Despite this, man is giving up on God. We’re told “The Lord saw how great the wickedness of the human race had become upon the earth, and that every inclination of the thoughts of the human heart was only evil all the time” (6:5). Notice the superlatives in the text: “every,” “only,” and “all.” It’s not just that man is living away from God—that’s all he thinks of! His heart is set on rebellion.

The writer shifts to show us what’s in God’s heart in response to this. “The Lord regretted that He had made human beings on the earth, and His heart was deeply troubled” (6:6). This is not what God created man for! He made man to share life with Him—to enjoy His gifts and blessings and to bear His image before the world. This is the heartache every parent knows when their child has settled in on a path of destruction. And so it is with our Father who is deeply wounded over His children’s unraveling.

What follows is the familiar account of the flood as heaven weeps for forty days. The earth is “filled with violence” (v. 13), so God puts an end to a world full of ISIS and Al-Qaeda in order to start all over. The flood is about God’s judgment. Judgment is always bad news for the wicked but good news for the righteous. Such a person is Noah. He “walked faithfully with God” (v. 9).

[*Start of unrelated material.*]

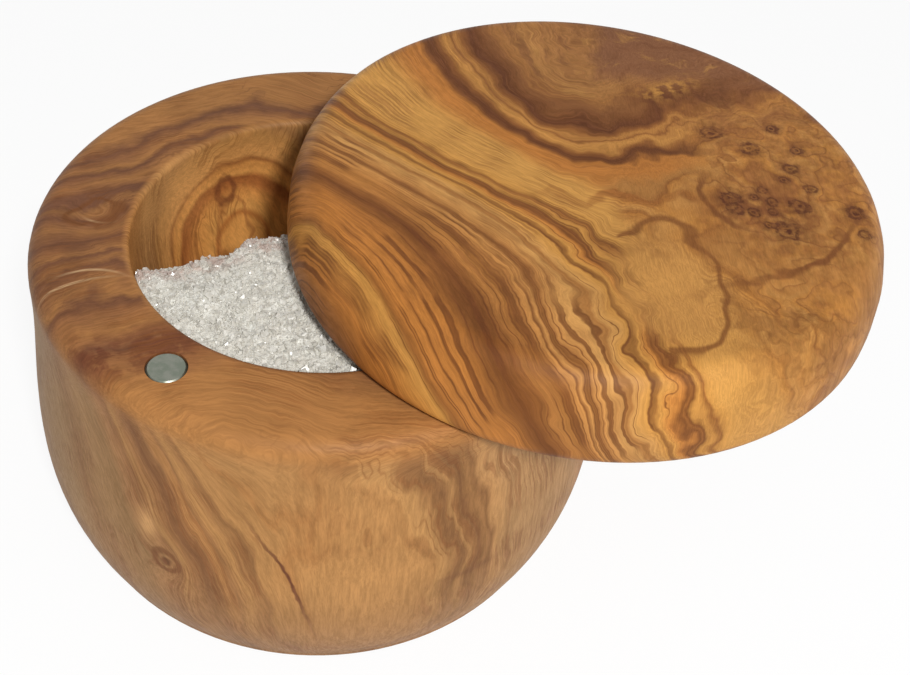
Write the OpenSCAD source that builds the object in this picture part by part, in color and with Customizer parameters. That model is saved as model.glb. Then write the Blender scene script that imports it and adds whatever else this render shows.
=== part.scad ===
// Turned salt keeper: a one-piece body with a round bowl, and a thick disc lid that
// swivels about an upright pin in the rim and is held shut by a pair of disc magnets.
// Millimetres, +Z up. The origin is the centre of the base, on the surface it stands on.
// +X points the way the lid is swung out, and -Y is the front.

/* [Body] */
// Height of the body from its base to the flat rim
body_height = 66.8; // [50:0.1:90]
// Radius of the body where it meets the base
foot_radius = 52; // [48:0.1:56]
// Largest radius of the barrel
belly_radius = 57.6; // [56:0.1:64]
// Height of the largest radius above the base
belly_height = 25; // [18:0.5:32]
// Radius of the barrel just under the rim's rounded shoulder
rim_radius = 55; // [52:0.1:58]
// How quickly the barrel fills out above the base
foot_fullness = 2.2; // [1.6:0.1:3]
// Rounding of the shoulder between rim and barrel
shoulder_round = 4; // [1:0.1:6]
// Rounding of the edge round the base
base_round = 2.5; // [0.5:0.1:4]

/* [Bowl] */
// Radius of the bowl's mouth at the rim
bowl_radius = 35.4; // [28:0.1:36]
// How far the bowl's axis lies from the body's, towards the magnet, so that the rim is widest at the pin
bowl_offset = 2; // [0:0.1:3]
// Depth of the bowl below the rim
bowl_depth = 46; // [30:0.5:48]
// Radius of the flat at the bottom of the bowl, which meets the wall in a large round
bowl_floor_radius = 9; // [4:0.5:14]
// Rounding of the edge round the bowl's mouth
mouth_round = 1.4; // [0.3:0.1:1.4]

/* [Lid] */
// Radius of the lid
lid_radius = 55.4; // [52:0.1:60]
// Thickness of the lid
lid_thickness = 18.2; // [17.6:0.1:22]
// Rounding of the lid's lower edge
lid_lower_round = 3.2; // [1:0.1:5]
// Height of the rounded upper edge
lid_upper_round_height = 12.5; // [6:0.1:12.5]
// Width of the rounded upper edge, seen from above
lid_upper_round_width = 6.5; // [3:0.1:8]
// Gap between the rim and the underside of the lid
lid_gap = 0.2; // [0.1:0.05:0.5]
// Angle that the lid is swung open, as the photo shows it
lid_open_angle = 63.5; // [0:0.5:180]

/* [Pivot pin] */
// Distance of the pin and of the magnets from the body's axis
fitting_radius = 45.6; // [43:0.1:47]
// Direction of the rim magnet from the body's axis, seen from above; the pin is opposite
magnet_direction = 235; // [180:1:270]
// Diameter of the steel pin
pin_diameter = 5; // [3:0.5:6]
// Length of pin set in the body
pin_depth_in_body = 22; // [12:0.5:30]
// Length of pin that stands up into the lid
pin_depth_in_lid = 11; // [6:0.5:12]
// Chamfer on each end of the pin
pin_chamfer = 0.5; // [0.2:0.1:1]
// Radial clearance on which the lid turns
pin_running_clearance = 0.05; // [0.01:0.01:0.1]
// Radial clearance round the glued end of the pin
pin_glued_clearance = 0.03; // [0.01:0.01:0.1]
// Gap over the top of the pin in the lid's blind hole
pin_end_gap = 0.5; // [0.3:0.1:2]

/* [Magnets] */
// Diameter of each disc magnet
magnet_diameter = 7; // [5:0.5:10]
// Thickness of each disc magnet
magnet_thickness = 3; // [2:0.5:5]
// Chamfer round the outer face of each magnet
magnet_chamfer = 0.35; // [0.1:0.05:0.5]
// Radial clearance of a magnet in its pocket
magnet_clearance = 0.1; // [0.05:0.01:0.2]
// How far each magnet's face lies below the wood round it
magnet_recess = 0.05; // [0.02:0.01:0.2]

/* [Glue] */
// Thickness of the bed of cured glue under each magnet and under the pin
glue_thickness = 0.4; // [0.2:0.1:1]

/* [Salt] */
// How far the salt's flat front part lies below the rim
salt_drop = 1.5; // [1:0.1:8]
// Gap between the salt and the wall of the bowl
salt_clearance = 0.15; // [0.1:0.05:0.5]
// Distance behind the body's axis where the heap starts to fall away
salt_crest_distance = 2; // [-10:0.5:12]
// Direction of the heap's crest, turned from the X axis
salt_crest_turn = 23; // [-45:1:45]
// Angle of the heap's fall towards the back
salt_slope = 50; // [25:1:60]

/* [Hidden] */
// Facets round a turned shape, and steps along a profile curve
around = 120;
curve_steps = 12;
round_steps = 8;
// What a cutting shape runs past the face it cuts
overrun = 1;

shoulder_z = body_height - shoulder_round;
lid_z = body_height + lid_gap;
pin_x = -fitting_radius * cos(magnet_direction);
pin_y = -fitting_radius * sin(magnet_direction);
magnet_x = fitting_radius * cos(magnet_direction);
magnet_y = fitting_radius * sin(magnet_direction);
pin_bore_radius = pin_diameter / 2 + pin_glued_clearance;
pin_turning_radius = pin_diameter / 2 + pin_running_clearance;
pin_bore_depth = pin_depth_in_body + glue_thickness;
pin_top_z = body_height + pin_depth_in_lid;
pin_turning_depth = pin_depth_in_lid + pin_end_gap - lid_gap;
pocket_radius = magnet_diameter / 2 + magnet_clearance;
pocket_depth = magnet_recess + magnet_thickness + glue_thickness;

// Radius of the barrel at height z: full below the belly, easing in to the rim above it
function barrel_radius(z) = z < belly_height
    ? belly_radius - (belly_radius - foot_radius) * pow((belly_height - z) / belly_height, foot_fullness)
    : rim_radius + (belly_radius - rim_radius) * (1 + cos(180 * (z - belly_height) / (shoulder_z - belly_height))) / 2;

// Points of a quarter ellipse about [cx, cz], at even turns of its slope from angle a0 to a1
function quarter(cx, cz, width, height, a0, a1) =
    [for (i = [0 : round_steps]) let (turn = a0 + (a1 - a0) * i / round_steps,
            a = atan2(height * sin(turn), width * cos(turn)))
        [cx + width * cos(a), cz + height * sin(a)]];

// The bowl's wall, a quarter ellipse from the flat floor up to the mouth, grown by extra
function bowl_wall(extra) =
    [for (i = [0 : curve_steps]) let (a = -90 + 90 * i / curve_steps)
        [bowl_floor_radius + (bowl_radius - bowl_floor_radius + extra) * cos(a),
         body_height - mouth_round + (bowl_depth - mouth_round + extra) * sin(a)]];

// Half section of the turned body, without the bowl
module body_section() {
    foot_step = (shoulder_z - base_round) / (2 * curve_steps);
    barrel = [for (i = [0 : 2 * curve_steps]) let (z = base_round + i * foot_step) [barrel_radius(z), z]];
    foot_corner = barrel_radius(base_round) - base_round;
    polygon(concat(
        [[0, 0]],
        quarter(foot_corner, base_round, base_round, base_round, -90, 0),
        [for (i = [1 : len(barrel) - 2]) barrel[i]],
        quarter(rim_radius - shoulder_round, shoulder_z, shoulder_round, shoulder_round, 0, 90),
        [[0, body_height]]));
}

// Half section of the space inside the bowl, with the rounded mouth and a run past the rim
module bowl_section() {
    mouth = [for (i = [1 : round_steps]) let (a = 180 - 90 * i / round_steps)
        [bowl_radius + mouth_round + mouth_round * cos(a), body_height - mouth_round + mouth_round * sin(a)]];
    polygon(concat(
        [[0, body_height - bowl_depth]],
        bowl_wall(0),
        mouth,
        [[bowl_radius + mouth_round, body_height + overrun], [0, body_height + overrun]]));
}

// Moves what is drawn on the body's axis to the bowl's axis
module at_bowl_axis() {
    translate([bowl_offset * cos(magnet_direction), bowl_offset * sin(magnet_direction), 0]) children();
}

// Blind hole going down from height z
module hole_down(x, y, z, radius, depth) {
    translate([x, y, z - depth]) cylinder(r = radius, h = depth + overrun, $fn = around);
}

// Turned block with the bowl, the pin's hole and the magnet's pocket
module body() {
    color([0.68, 0.45, 0.24])
    difference() {
        rotate_extrude($fn = around) body_section();
        at_bowl_axis() rotate_extrude($fn = around) bowl_section();
        hole_down(pin_x, pin_y, body_height, pin_bore_radius, pin_bore_depth);
        hole_down(magnet_x, magnet_y, body_height, pocket_radius, pocket_depth);
    }
}

// Half section of the lid: small round below, tall soft round above
module lid_section() {
    upper_z = lid_thickness - lid_upper_round_height;
    polygon(concat(
        [[0, 0]],
        quarter(lid_radius - lid_lower_round, lid_lower_round, lid_lower_round, lid_lower_round, -90, 0),
        quarter(lid_radius - lid_upper_round_width, upper_z, lid_upper_round_width,
            lid_upper_round_height, 0, 90),
        [[0, lid_thickness]]));
}

// Puts what is drawn for the closed lid where the open lid holds it, turned about the pin
module swung_open() {
    translate([pin_x, pin_y, 0]) rotate([0, 0, lid_open_angle]) translate([-pin_x, -pin_y, 0]) children();
}

// Thick disc with the blind hole it turns on and the magnet's pocket, both in its underside
module lid() {
    color([0.72, 0.49, 0.26])
    swung_open()
    difference() {
        translate([0, 0, lid_z]) rotate_extrude($fn = around) lid_section();
        translate([pin_x, pin_y, lid_z - overrun])
            cylinder(r = pin_turning_radius, h = pin_turning_depth + overrun, $fn = around);
        translate([magnet_x, magnet_y, lid_z - overrun])
            cylinder(r = pocket_radius, h = pocket_depth + overrun, $fn = around);
    }
}

// Steel pin with a chamfer on each end, standing in the body's blind hole
module pivot_pin() {
    pin_length = pin_depth_in_body + pin_depth_in_lid;
    radius = pin_diameter / 2;
    color([0.72, 0.73, 0.74])
    translate([pin_x, pin_y, body_height - pin_depth_in_body])
        rotate_extrude($fn = around)
            polygon([[0, 0], [radius - pin_chamfer, 0], [radius, pin_chamfer],
                [radius, pin_length - pin_chamfer], [radius - pin_chamfer, pin_length], [0, pin_length]]);
}

// One disc magnet, its outer face up at height 0
module disc_magnet() {
    radius = magnet_diameter / 2;
    rotate_extrude($fn = around)
        polygon([[0, -magnet_thickness], [radius, -magnet_thickness], [radius, -magnet_chamfer],
            [radius - magnet_chamfer, 0], [0, 0]]);
}

// Magnet let into the rim, its face up
module body_magnet() {
    color([0.60, 0.63, 0.60])
    translate([magnet_x, magnet_y, body_height - magnet_recess]) disc_magnet();
}

// Mating magnet in the underside of the lid, its face down
module lid_magnet() {
    color([0.60, 0.63, 0.60])
    swung_open()
    translate([magnet_x, magnet_y, lid_z + magnet_recess]) mirror([0, 0, 1]) disc_magnet();
}

// Flat bed of cured glue that fills the bottom of a hole
module glue_bed(radius) {
    color([0.80, 0.72, 0.50]) cylinder(r = radius, h = glue_thickness, $fn = around);
}

// Glue under the rim magnet
module body_magnet_glue() {
    translate([magnet_x, magnet_y, body_height - pocket_depth]) glue_bed(pocket_radius);
}

// Glue over the lid magnet
module lid_magnet_glue() {
    swung_open()
    translate([magnet_x, magnet_y, lid_z + pocket_depth - glue_thickness]) glue_bed(pocket_radius);
}

// Glue under the pin
module pivot_pin_glue() {
    translate([pin_x, pin_y, body_height - pin_bore_depth]) glue_bed(pin_bore_radius);
}

// Loose salt: level in front, falling away behind the crest
module salt() {
    top_z = body_height - salt_drop;
    reach = bowl_radius * 2;
    color([0.90, 0.89, 0.87])
    difference() {
        at_bowl_axis()
            rotate_extrude($fn = around)
                intersection() {
                    polygon(concat(
                        [[0, body_height - bowl_depth + salt_clearance]],
                        bowl_wall(-salt_clearance),
                        [[0, body_height - mouth_round]]));
                    square([bowl_radius, top_z]);
                }
        rotate([0, 0, salt_crest_turn])
            translate([-reach, salt_crest_distance, top_z])
                rotate([-salt_slope, 0, 0]) cube([2 * reach, 2 * reach, reach]);
    }
}

body();
lid();
pivot_pin();
body_magnet();
lid_magnet();
body_magnet_glue();
lid_magnet_glue();
pivot_pin_glue();
salt();
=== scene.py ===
import bmesh
import bpy
import random
from math import radians
from mathutils import Euler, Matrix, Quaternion, Vector


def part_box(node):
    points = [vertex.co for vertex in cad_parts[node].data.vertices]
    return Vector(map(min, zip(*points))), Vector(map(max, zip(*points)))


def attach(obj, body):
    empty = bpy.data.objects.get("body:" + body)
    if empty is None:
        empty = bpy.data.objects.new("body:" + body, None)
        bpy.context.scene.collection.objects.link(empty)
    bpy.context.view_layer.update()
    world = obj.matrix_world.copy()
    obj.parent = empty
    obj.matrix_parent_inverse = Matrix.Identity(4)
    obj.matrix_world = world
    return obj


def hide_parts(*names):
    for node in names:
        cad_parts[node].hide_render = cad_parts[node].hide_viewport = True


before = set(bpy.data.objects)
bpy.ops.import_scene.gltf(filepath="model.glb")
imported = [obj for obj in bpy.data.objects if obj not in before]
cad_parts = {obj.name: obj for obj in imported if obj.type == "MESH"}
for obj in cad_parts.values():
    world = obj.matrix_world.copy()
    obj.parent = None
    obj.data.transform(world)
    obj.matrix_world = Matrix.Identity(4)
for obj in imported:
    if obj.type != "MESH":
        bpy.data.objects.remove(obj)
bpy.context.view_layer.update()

# Camera: the photograph looks down on the keeper from the front, close enough to show perspective.
# It is aimed so that the middle of the body lands left of the centre of the picture.
picture_width, picture_height = 910, 675
sensor_width = 36.0
lens_pixels = 1250.0
camera_distance = 0.2609
camera_elevation = radians(45.65)
camera_roll = radians(1.48)
body_middle = Vector((0.0, 0.0, 0.035))
body_middle_pixel = (324.9, 344.2)

bpy.ops.object.camera_add()
camera = bpy.context.object
camera.name = "camera"
camera.data.sensor_width = sensor_width
camera.data.lens = lens_pixels / picture_width * sensor_width
camera.data.clip_start = 0.01
towards_camera = Quaternion((1, 0, 0), -camera_elevation) @ Vector((0, -1, 0))
camera.location = body_middle + towards_camera * camera_distance
sight_line = Vector((body_middle_pixel[0] - picture_width / 2,
                     picture_height / 2 - body_middle_pixel[1], -lens_pixels))
aim = (-towards_camera).to_track_quat("-Z", "Y")
roll = Quaternion((0, 0, 1), camera_roll)
camera.rotation_mode = "QUATERNION"
camera.rotation_quaternion = aim @ roll @ sight_line.rotation_difference(Vector((0, 0, -1)))
bpy.context.scene.camera = camera

# Light: one bright lamp close to the camera, a little to its right, and an even pale surround.
# The surround is white where it is seen, by the camera, in gloss or through clear salt.
lamp_place = (0.105, -0.445, 0.525)
lamp_width = 0.08
lamp_power = 3.8
surround_light = 0.42
surround_seen = 1.0

bpy.ops.object.light_add(type="AREA", location=lamp_place)
lamp = bpy.context.object
lamp.name = "lamp"
lamp.data.shape = "DISK"
lamp.data.size = lamp_width
lamp.data.energy = lamp_power
lamp.rotation_mode = "QUATERNION"
lamp.rotation_quaternion = (body_middle - lamp.location).to_track_quat("-Z", "Y")


def seen_directly(nodes, links):
    rays = nodes.new("ShaderNodeLightPath")
    seen = rays.outputs["Is Camera Ray"]
    for kind in ("Is Glossy Ray", "Is Transmission Ray"):
        either = nodes.new("ShaderNodeMath")
        either.operation = "MAXIMUM"
        links.new(seen, either.inputs[0])
        links.new(rays.outputs[kind], either.inputs[1])
        seen = either.outputs[0]
    return seen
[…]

When the flood is over, Noah and his family come out of the ark, build an altar, and offer a sacrifice to God. He is pleased with it and we have a concluding heart statement, “Never again will I curse the ground because of humans, even though every inclination of the human heart is evil from childhood” (8:21). The rainbow becomes a sign of this covenant (9:8-17). It’s important to note that nothing about man has changed to bring this about—it is God who has changed. He has been suffering because of sin, but the rainbow is to remind us that He will now suffer for sin in order to mercy and grace. Salvation flows from a heart that is bruised and broken by man’s rebellion but nonetheless refuses to give up on him.